• INSTRUCTION
Search the material for the string "handed", then return every line where it is found.

• DATA FOR THIS EXERCISE
..........
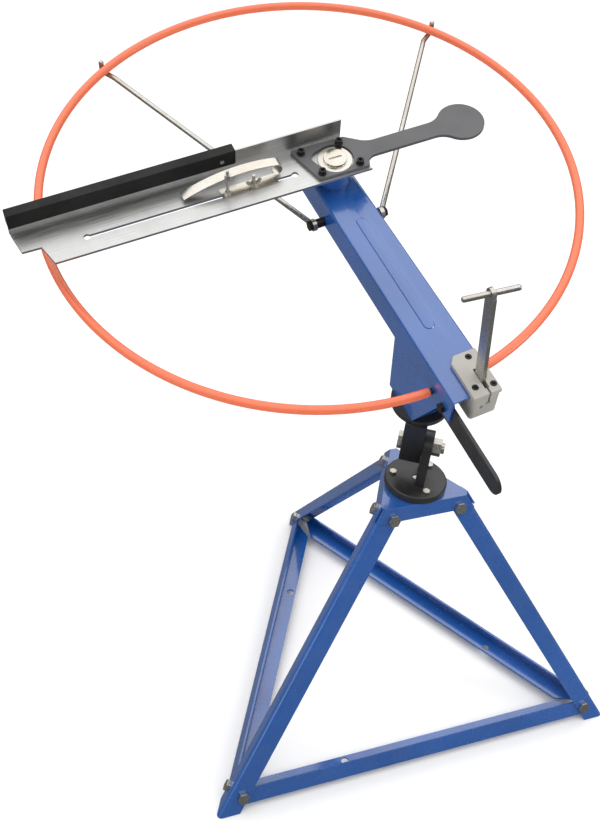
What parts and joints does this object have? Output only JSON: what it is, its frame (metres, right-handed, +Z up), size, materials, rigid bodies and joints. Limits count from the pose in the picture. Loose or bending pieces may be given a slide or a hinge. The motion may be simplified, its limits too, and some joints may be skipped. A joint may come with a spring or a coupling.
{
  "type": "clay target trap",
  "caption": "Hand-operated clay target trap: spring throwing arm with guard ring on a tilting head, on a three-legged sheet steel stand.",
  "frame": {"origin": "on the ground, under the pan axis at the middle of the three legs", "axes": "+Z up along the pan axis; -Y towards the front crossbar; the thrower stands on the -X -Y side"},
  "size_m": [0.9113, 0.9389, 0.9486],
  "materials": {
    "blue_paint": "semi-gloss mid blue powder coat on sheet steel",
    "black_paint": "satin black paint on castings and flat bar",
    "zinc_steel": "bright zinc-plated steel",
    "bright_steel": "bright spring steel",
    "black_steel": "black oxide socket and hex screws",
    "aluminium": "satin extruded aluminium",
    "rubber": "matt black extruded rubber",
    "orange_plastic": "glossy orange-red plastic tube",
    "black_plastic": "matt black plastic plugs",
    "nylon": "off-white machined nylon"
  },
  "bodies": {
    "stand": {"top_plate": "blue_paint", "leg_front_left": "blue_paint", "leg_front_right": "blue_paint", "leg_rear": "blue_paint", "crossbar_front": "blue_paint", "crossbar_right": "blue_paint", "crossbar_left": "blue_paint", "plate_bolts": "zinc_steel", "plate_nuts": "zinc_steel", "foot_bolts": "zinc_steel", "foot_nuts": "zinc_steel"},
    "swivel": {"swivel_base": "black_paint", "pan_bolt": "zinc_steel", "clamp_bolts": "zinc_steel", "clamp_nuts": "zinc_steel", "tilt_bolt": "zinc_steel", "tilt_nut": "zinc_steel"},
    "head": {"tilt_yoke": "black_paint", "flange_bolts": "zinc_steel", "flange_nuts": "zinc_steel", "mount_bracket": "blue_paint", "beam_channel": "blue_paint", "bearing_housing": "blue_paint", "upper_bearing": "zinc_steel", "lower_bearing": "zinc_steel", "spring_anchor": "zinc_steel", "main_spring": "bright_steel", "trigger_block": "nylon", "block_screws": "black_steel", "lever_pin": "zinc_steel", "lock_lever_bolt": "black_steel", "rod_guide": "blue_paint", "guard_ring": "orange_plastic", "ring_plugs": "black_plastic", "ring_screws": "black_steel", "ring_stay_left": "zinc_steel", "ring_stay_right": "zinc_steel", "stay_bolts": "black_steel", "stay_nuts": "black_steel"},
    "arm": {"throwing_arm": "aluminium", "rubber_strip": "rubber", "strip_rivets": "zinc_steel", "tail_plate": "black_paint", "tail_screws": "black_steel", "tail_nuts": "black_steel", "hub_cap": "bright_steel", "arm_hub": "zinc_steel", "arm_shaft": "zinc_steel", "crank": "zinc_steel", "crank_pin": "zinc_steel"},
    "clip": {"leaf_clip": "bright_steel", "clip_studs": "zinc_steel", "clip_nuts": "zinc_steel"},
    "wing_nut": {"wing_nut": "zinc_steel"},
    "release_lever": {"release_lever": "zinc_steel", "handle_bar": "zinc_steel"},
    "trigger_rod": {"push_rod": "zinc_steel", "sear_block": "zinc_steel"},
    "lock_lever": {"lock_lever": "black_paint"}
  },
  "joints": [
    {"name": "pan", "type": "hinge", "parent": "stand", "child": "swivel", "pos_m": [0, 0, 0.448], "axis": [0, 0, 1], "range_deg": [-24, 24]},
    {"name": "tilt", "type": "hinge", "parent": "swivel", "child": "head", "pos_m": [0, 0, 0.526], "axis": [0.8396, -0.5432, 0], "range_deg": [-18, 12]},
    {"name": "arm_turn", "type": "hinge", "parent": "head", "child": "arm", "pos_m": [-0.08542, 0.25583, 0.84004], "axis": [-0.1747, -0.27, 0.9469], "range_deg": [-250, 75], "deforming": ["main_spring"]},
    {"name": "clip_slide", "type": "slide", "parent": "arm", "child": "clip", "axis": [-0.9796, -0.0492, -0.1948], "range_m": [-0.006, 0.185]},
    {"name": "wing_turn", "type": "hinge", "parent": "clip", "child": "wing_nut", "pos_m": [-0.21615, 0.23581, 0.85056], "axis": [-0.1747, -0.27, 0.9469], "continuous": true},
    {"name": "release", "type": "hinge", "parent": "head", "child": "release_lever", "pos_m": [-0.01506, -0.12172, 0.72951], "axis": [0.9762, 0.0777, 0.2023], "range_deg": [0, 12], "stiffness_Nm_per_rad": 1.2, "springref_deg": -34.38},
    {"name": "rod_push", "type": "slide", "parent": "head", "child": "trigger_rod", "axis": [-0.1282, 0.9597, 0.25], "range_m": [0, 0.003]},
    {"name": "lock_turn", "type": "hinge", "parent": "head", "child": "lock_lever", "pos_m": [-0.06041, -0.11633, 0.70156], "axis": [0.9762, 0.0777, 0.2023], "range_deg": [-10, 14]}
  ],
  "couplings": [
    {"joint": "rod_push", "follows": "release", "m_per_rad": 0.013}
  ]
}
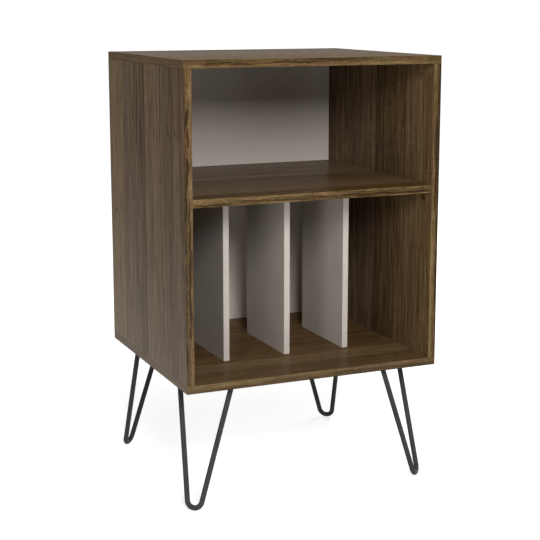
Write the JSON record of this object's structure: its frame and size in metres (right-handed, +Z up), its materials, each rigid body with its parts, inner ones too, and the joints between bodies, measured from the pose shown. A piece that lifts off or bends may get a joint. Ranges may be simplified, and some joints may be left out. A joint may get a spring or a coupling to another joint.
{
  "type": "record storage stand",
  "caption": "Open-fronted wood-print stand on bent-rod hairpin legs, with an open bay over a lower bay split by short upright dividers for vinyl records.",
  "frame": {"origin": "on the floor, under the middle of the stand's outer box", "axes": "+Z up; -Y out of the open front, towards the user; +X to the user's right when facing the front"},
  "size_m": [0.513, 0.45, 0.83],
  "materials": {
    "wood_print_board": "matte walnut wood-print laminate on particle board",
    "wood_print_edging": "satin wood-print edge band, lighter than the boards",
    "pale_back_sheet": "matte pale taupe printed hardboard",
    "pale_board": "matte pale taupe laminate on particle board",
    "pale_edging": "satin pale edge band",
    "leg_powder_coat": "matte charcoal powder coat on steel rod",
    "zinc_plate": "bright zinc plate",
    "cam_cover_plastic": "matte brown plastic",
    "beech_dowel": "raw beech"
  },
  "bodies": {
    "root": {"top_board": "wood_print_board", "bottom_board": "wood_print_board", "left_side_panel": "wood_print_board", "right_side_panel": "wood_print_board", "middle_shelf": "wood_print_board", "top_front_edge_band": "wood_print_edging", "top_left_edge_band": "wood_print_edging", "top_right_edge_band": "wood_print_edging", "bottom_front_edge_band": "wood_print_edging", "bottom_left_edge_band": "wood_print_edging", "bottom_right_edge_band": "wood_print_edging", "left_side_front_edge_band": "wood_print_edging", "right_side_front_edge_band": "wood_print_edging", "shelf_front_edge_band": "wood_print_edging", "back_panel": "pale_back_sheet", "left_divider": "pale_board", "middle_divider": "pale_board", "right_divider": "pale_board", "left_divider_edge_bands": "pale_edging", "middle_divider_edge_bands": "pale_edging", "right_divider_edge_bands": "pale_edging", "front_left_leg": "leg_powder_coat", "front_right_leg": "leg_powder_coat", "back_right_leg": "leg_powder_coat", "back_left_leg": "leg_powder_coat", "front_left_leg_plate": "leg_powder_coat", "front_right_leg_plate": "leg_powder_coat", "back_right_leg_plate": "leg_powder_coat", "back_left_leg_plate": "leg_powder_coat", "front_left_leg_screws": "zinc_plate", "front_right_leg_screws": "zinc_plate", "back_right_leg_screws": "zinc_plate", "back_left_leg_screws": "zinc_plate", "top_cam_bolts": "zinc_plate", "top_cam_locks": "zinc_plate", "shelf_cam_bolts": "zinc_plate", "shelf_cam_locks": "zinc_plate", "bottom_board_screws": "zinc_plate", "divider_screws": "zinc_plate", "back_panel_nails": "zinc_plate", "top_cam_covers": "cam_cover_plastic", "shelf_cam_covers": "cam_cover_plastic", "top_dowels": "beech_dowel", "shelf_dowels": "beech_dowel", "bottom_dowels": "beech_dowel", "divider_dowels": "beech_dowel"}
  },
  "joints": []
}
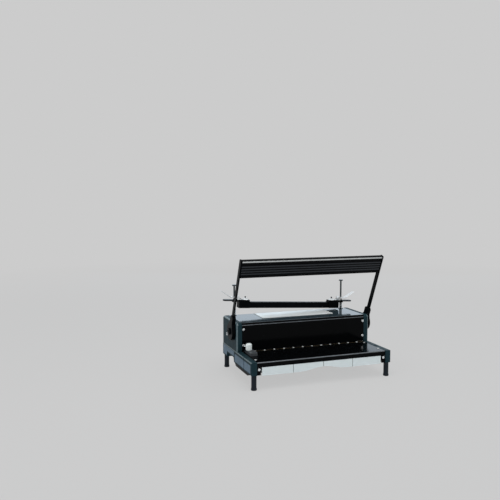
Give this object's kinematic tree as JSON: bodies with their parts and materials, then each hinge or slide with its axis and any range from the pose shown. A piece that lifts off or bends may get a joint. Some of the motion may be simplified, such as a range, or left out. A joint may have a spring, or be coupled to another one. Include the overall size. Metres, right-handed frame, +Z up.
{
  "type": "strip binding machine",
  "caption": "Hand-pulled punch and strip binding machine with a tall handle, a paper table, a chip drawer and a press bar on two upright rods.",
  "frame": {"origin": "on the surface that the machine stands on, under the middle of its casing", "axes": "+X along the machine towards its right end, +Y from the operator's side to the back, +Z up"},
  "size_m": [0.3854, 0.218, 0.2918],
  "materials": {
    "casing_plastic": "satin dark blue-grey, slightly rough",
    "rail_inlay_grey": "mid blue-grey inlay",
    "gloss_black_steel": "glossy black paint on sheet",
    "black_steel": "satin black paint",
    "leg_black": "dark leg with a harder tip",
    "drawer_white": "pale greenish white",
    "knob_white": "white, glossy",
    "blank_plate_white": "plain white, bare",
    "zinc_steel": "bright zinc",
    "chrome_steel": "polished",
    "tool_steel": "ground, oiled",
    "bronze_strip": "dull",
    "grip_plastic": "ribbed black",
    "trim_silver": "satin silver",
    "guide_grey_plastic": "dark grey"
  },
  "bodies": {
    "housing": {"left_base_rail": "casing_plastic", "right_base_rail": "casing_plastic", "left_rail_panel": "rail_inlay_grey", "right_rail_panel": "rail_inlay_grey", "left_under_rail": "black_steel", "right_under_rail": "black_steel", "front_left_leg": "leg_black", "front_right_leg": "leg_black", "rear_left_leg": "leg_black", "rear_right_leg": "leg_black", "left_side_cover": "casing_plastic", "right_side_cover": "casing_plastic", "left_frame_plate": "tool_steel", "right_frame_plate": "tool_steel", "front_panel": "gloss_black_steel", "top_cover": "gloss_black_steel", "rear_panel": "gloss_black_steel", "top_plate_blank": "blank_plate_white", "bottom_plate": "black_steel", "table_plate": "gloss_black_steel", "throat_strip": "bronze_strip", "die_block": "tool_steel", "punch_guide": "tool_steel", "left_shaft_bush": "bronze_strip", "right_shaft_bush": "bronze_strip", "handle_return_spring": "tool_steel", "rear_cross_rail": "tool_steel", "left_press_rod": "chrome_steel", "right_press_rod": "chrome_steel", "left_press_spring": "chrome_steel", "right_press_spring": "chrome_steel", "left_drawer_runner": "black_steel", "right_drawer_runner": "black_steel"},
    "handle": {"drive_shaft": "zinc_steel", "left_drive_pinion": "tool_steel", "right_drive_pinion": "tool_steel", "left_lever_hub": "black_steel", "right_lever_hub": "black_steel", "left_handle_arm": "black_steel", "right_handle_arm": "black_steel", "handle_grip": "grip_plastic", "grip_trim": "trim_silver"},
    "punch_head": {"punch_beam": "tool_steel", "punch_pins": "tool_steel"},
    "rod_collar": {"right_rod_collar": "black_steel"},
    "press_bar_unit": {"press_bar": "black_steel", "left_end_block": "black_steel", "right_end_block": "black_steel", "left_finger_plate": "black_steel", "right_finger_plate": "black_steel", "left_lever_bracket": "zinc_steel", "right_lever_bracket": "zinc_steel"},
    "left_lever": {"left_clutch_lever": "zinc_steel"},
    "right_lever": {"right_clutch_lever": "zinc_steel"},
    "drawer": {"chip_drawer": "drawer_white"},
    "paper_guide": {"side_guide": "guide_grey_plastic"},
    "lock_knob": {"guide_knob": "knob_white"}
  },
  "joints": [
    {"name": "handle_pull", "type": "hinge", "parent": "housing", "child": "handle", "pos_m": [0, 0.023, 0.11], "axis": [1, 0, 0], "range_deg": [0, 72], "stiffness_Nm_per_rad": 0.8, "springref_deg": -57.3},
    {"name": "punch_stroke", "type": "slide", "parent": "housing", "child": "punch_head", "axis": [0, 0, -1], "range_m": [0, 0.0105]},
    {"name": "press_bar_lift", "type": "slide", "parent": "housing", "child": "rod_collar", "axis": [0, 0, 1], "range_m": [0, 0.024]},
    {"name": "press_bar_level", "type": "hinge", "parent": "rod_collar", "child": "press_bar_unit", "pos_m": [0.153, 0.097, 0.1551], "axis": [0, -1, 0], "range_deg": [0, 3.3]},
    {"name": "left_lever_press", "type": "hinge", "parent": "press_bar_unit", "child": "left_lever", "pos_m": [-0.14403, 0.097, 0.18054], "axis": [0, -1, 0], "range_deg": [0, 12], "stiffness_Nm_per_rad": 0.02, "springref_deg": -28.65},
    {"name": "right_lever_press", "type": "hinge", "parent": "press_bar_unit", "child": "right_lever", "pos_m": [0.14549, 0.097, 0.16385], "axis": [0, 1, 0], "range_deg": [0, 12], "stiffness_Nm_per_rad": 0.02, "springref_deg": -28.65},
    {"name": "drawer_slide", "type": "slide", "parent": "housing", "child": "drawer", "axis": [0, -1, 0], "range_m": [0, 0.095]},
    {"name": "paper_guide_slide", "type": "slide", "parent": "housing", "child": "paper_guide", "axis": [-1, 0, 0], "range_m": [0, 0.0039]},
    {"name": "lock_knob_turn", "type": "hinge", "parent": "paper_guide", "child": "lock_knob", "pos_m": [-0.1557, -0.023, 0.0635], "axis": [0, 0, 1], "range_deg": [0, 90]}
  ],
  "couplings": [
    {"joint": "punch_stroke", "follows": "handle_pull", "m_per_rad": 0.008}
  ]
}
..........
• PROBLEM SOLUTION
What parts and joints does this object have? Output only JSON: what it is, its frame (metres, right-handed, +Z up), size, materials, rigid bodies and joints. Limits count from the pose in the picture. Loose or bending pieces may be given a slide or a hinge. The motion may be simplified, its limits too, and some joints may be skipped. A joint may come with a spring or a coupling.
Write the JSON record of this object's structure: its frame and size in metres (right-handed, +Z up), its materials, each rigid body with its parts, inner ones too, and the joints between bodies, measured from the pose shown. A piece that lifts off or bends may get a joint. Ranges may be simplified, and some joints may be left out. A joint may get a spring or a coupling to another joint.
Give this object's kinematic tree as JSON: bodies with their parts and materials, then each hinge or slide with its axis and any range from the pose shown. A piece that lifts off or bends may get a joint. Some of the motion may be simplified, such as a range, or left out. A joint may have a spring, or be coupled to another one. Include the overall size. Metres, right-handed frame, +Z up.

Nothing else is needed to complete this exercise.